Kobe Bryant Passes 30,000 Points For Career

06 Dec, 2012

NEW ORLEANS (AP) — Kobe Bryant grinned and uttered the word “irony” as he considered the fact that the team that drafted him nearly 17 years ago was his opponent on the night he eclipsed a scoring milestone to join an exclusive club of NBA greats.

It’s easy to forget that it was the Hornets who drafted and then traded Bryant away back in 1996.

In the years since, the Hornets have changed cities, from Charlotte to New Orleans, and Bryant has become one of five players in NBA history to score 30,000 points, surpassing the mark with a 29-point performance that helped the Lakers to a 103-87 triumph Wednesday night.

“It’s funny how sports always seems to kind of have that connectivity, in some shape, form or fashion,” Bryant said. “It just always seems to come full circle.”

Bryant entered the game needing 13 points to make history and no one doubted he would get it. NBA Commissioner David Stern, who happened to be making a scheduled visit with new Hornets owner Tom Benson, offered Bryant a congratulatory hand shake before tip-off.

Bryant had 17 points by halftime, eclipsing the 30,000-mark with a short jumper in the paint over Robin Lopez late in the first half. That might have been the least spectacular of his baskets, which included the usual array of soaring dunks, demoralizing transition 3-pointers and twisting, off-balance jumpers.

The only other players to score more than 30,000 are Kareem Abdul-Jabbar, Karl Malone, Michael Jordan and Wilt Chamberlain.

“It’s pretty awesome,” Bryant said. “These are players I respect tremendously and obviously grew up idolizing and watching and learned a great deal from.”

When Lakers coach Mike D’Antoni was asked before tipoff about Bryant’s impending milestone, the coach joked, “That just means he is old.”

In fact, at 34, Bryant is younger than the other four were when they hit the mark, but Bryant also turned pro at 18, and is in his 17th season.

“Honestly, I don’t know why I’m still working as hard as I am after 17 years,” Bryant said. “That’s the thing that I’m most proud of – every year, every day working hard at it. It’s a lot of years, a lot of work.”

Dwight Howard added 18 points and five blocked shots for the Lakers, who trailed 48-47 at halftime, but seized control with a 13-0 run to open the third quarter, and the lead grew as large as 20 in the fourth.

Ryan Anderson scored 31 points, hitting 5 of 8 3-pointers for the Hornets, who were playing their ninth straight game without top overall draft choice Anthony Davis. Greivis Vasquez added 16 points, while Lopez scored 15 points and blocked five shots.

Antawn Jamison scored 15 and Metta World Peace 11, and Chris Duhon had 10 assists for Los Angeles, which is playing without Steve Nash and Pau Gasol and won for only the second time on the road this season. The Hornets fell to 3-7 at home and lost for the 10th time in 12 games overall.

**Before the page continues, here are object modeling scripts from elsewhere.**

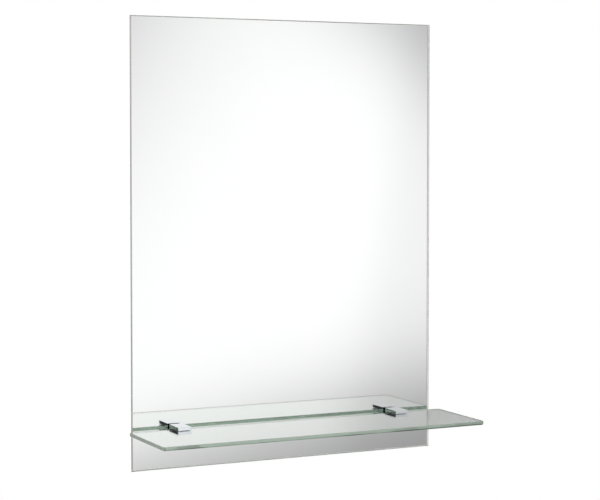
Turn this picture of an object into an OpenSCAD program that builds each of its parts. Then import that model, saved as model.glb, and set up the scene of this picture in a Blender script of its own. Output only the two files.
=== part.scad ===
// Frameless wall mirror with a glass shelf that two chrome clamps hold by its back edge.
// X runs along the mirror, Y runs into the wall and Z is up, in millimetres.
// The wall is the plane Y = 0, and the origin is midway between the round holes of the two keyholes.

/* [Mirror] */
// Width of the mirror glass
mirror_w = 450; // [400:10:800]
// Height of the mirror glass
mirror_h = 600; // [400:10:1000]
// Thickness of the mirror glass
mirror_t = 4; // [3:1:6]
// Chamfer ground along every edge of the mirror glass
mirror_arris = 1.2; // [0.2:0.1:1.4]
// Thickness of the silvering with the paint over it
backing_t = 0.15; // [0.1:0.05:0.3]
// Width of bare glass left round the silvering
backing_inset = 0.3; // [0.2:0.1:2]
// Gap between the back of the mirror and the wall
wall_gap = 7; // [7:0.5:12]

/* [Shelf] */
// Length of the shelf
shelf_w = 468; // [400:1:800]
// Depth of the shelf from its back edge to its front edge
shelf_d = 123; // [80:1:180]
// Thickness of the shelf
shelf_t = 5; // [4:1:8]
// Radius of the shelf's corners, seen from above
shelf_corner_r = 2; // [1.5:0.5:20]
// Radius of the shelf's polished edges
shelf_edge_r = 1.2; // [0.5:0.1:1.8]
// Height of the shelf's middle plane above the mirror's bottom edge
shelf_rise = 52.5; // [30:0.5:200]
// Gap between the mirror and the shelf's back edge
shelf_gap = 13; // [12:1:20]

/* [Clamps] */
// Distance between the two clamps
clamp_spacing = 326; // [200:1:360]
// Width of a clamp along the mirror
clamp_w = 19; // [16:1:26]
// Reach of a clamp from the mirror to its front face
clamp_d = 32; // [30:1:40]
// Thickness of each of the two jaws
jaw_t = 4.5; // [4:0.5:7]
// Radius of the clamp's front corners, seen from above
clamp_corner_r = 1; // [0.8:0.2:5]
// Radius of the clamp's other edges
clamp_edge_r = 0.5; // [0.3:0.1:0.8]
// Thickness of a jaw's soft liner
liner_t = 0.8; // [0.6:0.1:1.5]
// How far a liner stands out of its seat in the jaw
liner_proud = 0.3; // [0.2:0.1:0.6]
// Thickness of the gasket between a clamp and the mirror
front_gasket_t = 0.5; // [0.5:0.25:1.5]

/* [Clamp screws] */
// Nominal diameter of the screw that holds a clamp
screw_d = 4; // [4:1:5]
// Length of that screw under its head
screw_length = 14; // [12:1:16]
// Diameter of the pan head
head_d = 8; // [7:0.5:9]
// Height of the pan head
head_h = 3; // [2:0.1:3.2]
// Thickness of the large steel washer
washer_t = 1; // [0.8:0.1:1.2]
// Diameter of the large steel washer
washer_d = 12; // [9:1:14]
// Thickness of the rubber washer behind the glass
rear_gasket_t = 1; // [0.5:0.1:1.5]
// Diameter of the rubber washer behind the glass
rear_gasket_d = 14; // [12:1:16]
// Diameter of the hole drilled in the mirror glass
glass_hole_d = 7; // [6.5:0.5:9]

/* [Hangers] */
// Distance between the two keyholes
hanger_spacing = 300; // [200:10:320]
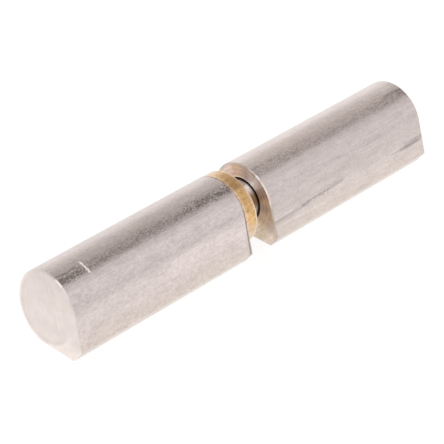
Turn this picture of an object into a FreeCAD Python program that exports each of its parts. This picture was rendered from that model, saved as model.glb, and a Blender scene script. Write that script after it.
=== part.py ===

The Hornets led from early in the first quarter until halftime, going up by as many as eight points when Al-Farouq Aminu slammed down an alley-oop lob from Vasquez, energizing the largest crowd of the season at the New Orleans Arena.

Bryant helped the Lakers trim their deficit after that, hitting five free throws and his milestone on 3-foot jumper in the last 2:15 of the second quarter.

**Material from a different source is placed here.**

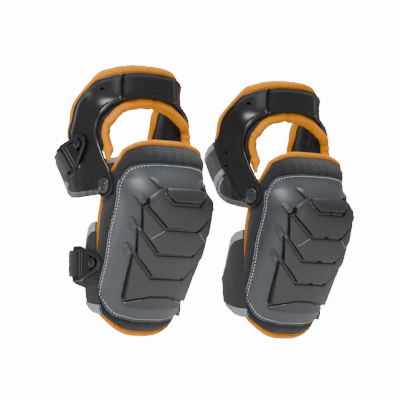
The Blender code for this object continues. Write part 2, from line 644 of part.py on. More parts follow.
def make_pad(name, side, materials):
    pad = Pad(name, side)
    pad_layer(pad, "pad_cover", lambda u, v: 0, lambda u, v: COVER_THICKNESS, materials["fabric"],
              columns=17, rows=13)
    pad_layer(pad, "foam_liner", lambda u, v: COVER_THICKNESS + LAYER_GAP, liner_back, materials["foam"],
              columns=13, rows=9)
    make_binding(pad, materials["tape"])
    make_gel_insert(pad, materials["gel"])
    make_flange(pad, materials["grey_plate"])
    make_cap(pad, materials["cap"])
    make_hinges(pad, materials["rivet"], materials["plastic"])
    make_cuff_frame(pad, materials["plastic"])
    make_cuff_soft_parts(pad, materials["fabric"], materials["tape"])
    thigh = ClipPlane(THIGH_BAR, THIGH_TILT)
    calf = ClipPlane(CALF_BAR, CALF_TILT)
    make_clip(pad, "thigh_clip", thigh, materials["plastic"])
    make_clip(pad, "calf_clip", calf, materials["plastic"])
    make_stud(pad, "thigh_stud", thigh, -CUFF_HALF_WIDTH - GAP, materials["plastic"])
    stud_base = smooth_value(PAD_HALF_WIDTH, CALF_BAR[2]) + CALF_WING_LIFT + WING_THICKNESS + GAP
    make_stud(pad, "calf_stud", calf, -stud_base, materials["plastic"])
    make_thigh_wing(pad, materials["fabric"])
    make_calf_wing(pad, "outer_calf_wing", -1, OUTER_CALF_WING, materials["fabric"])
    make_calf_wing(pad, "inner_calf_wing", 1, INNER_CALF_WING, materials["fabric"])
    make_strap(pad, "thigh_strap", thigh, THIGH_ROUTE, materials["elastic"])
    make_strap(pad, "calf_strap", calf, CALF_ROUTE, materials["elastic"])


def main():
    for thing in list(bpy.data.objects):
        bpy.data.objects.remove(thing, do_unlink=True)
    materials = {
        "fabric": make_material("black_fabric", BLACK_FABRIC, 0.9),
        "tape": make_material("orange_tape", ORANGE_TAPE, 0.75),
        "foam": make_material("foam", FOAM_GREY, 0.95),
        "gel": make_material("gel", GEL_BLUE, 0.3),
        "grey_plate": make_material("grey_plate", GREY_PLATE, 0.5),
        "cap": make_material("cap_rubber", CHARCOAL, 0.6),
        "plastic": make_material("black_plastic", BLACK_PLASTIC, 0.45),
        "rivet": make_material("rivet", STEEL_GREY, 0.35),
        "elastic": make_material("elastic", ELASTIC_BLACK, 0.85),
    }
    make_pad("left", 1, materials)
    make_pad("right", -1, materials)


main()
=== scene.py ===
"""The looks of a pair of hinged knee pads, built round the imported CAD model.

Each piece is worked out once, in millimetres, in the left pad's own frame (x = 0 on the pad's middle
plane, its outer side at -x), and placed twice: on the left pad, and mirrored on the right one.
"""

import json
import math

import bmesh
import bpy
import numpy as np
from mathutils import Matrix, Vector


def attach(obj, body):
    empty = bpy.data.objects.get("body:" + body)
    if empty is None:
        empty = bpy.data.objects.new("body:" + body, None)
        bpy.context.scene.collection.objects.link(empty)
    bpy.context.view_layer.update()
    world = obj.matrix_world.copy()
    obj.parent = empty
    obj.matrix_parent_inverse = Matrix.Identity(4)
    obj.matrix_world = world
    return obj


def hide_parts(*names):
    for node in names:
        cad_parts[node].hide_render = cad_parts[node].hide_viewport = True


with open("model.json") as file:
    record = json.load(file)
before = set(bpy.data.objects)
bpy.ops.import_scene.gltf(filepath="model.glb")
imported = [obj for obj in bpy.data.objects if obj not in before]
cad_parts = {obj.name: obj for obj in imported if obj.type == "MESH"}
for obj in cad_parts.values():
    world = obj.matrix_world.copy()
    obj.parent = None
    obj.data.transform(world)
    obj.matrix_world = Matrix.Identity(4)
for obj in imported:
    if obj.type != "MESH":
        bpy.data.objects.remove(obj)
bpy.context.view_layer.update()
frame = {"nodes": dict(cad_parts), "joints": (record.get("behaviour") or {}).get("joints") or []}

METRES = 0.001
SIDES = (("left", 1), ("right", -1))
JOINTS = {joint["name"]: joint for joint in frame["joints"]}
HALF_SPACING = abs(JOINTS["left_cuff_hinge"]["pos_m"][0]) / METRES

# --- the CAD's surfaces, which every layer follows ---------------------------------------------

# The cover's outer face, by height: front line, half width and rear edge of each level section.
PAD_FRONT = ((-190, 25), (-173, 14), (-139, -6), (-116, -20), (-86, -38), (-54, -52), (-21, -61),
             (0, -55), (24, -39), (45, -33), (60, -28))
PAD_HALF_WIDTH = ((-190, 56), (-150, 65), (-120, 69), (-80, 71.5), (-40, 72), (0, 72), (22, 70.5),
                  (45, 66), (60, 61))
PAD_REAR = ((-190, 46), (-150, 40), (-80, 29), (-40, 23), (-20, 18), (0, 14), (22, -3), (45, -16),
            (60, -20))
PAD_TOP, PAD_TOP_DROP = 60.0, 15.0
PAD_BOTTOM, PAD_BOTTOM_RISE = -188.0, 40.0
PAD_DEPTH_RATIO, PAD_ROUNDNESS = 0.85, 2.3
BINDING_WIDTH = 7.5
COVER_TUCK, COVER_THICKNESS, COVER_SWELL, COVER_SWELL_SLOPE = 1.2, 4.5, 4.2, 0.24
LINER_BACK_MIDDLE, LINER_BACK_EDGE = 15.0, 8.8
LINER_SEAMS, LINER_SEAM_WIDTH, LINER_SEAM_DEPTH, LINER_SIDE_SEAM = (-140, -98, 40), 3.6, 2.6, 56.0
TAPE_STITCHES = (2.2, 3.7, 0.32)        # length, spacing and radius
FLANGE_OUTLINE = ((-167.5, 22), (-161, 51), (-141, 75), (-137, 80), (-97, 87), (-60, 94),
                  (-28, 93), (-6, 88), (4, 82), (21, 65), (26, 48), (27.5, 28))
FLANGE_BACK, FLANGE_FACE = 1.8, 3.4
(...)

Jamison opened the third-quarter onslaught with 3, Howard followed with a fast-break layup and Bryant had two straight fast-break dunks, one of which he created with a steal. Howard finished the surge with a layup.

“I just didn’t think our defense was there, especially that first five or six minutes of the third quarter,” Hornets coach Monty Williams said. “Our defense was really poor, and we can’t afford those lapses.”

After the game, Bryant sat in his locker, reflecting on the elite company he now keeps in NBA history, and the things he sees in younger, prolific scoring stars like Oklahoma City’s Kevin Durant, whom the Lakers will face on Friday night, and who could very well join the 30,000-point club at the rate he’s going.

One common characteristic, Bryant said, is an apparent immunity to both pressure and criticism.

“Scorers kind of have a fighter-pilot mentality. We’re a different breed,” he said. “But there are different positions. We scored in a myriad of ways. We all went about it differently in different situations. It’s fun to see.”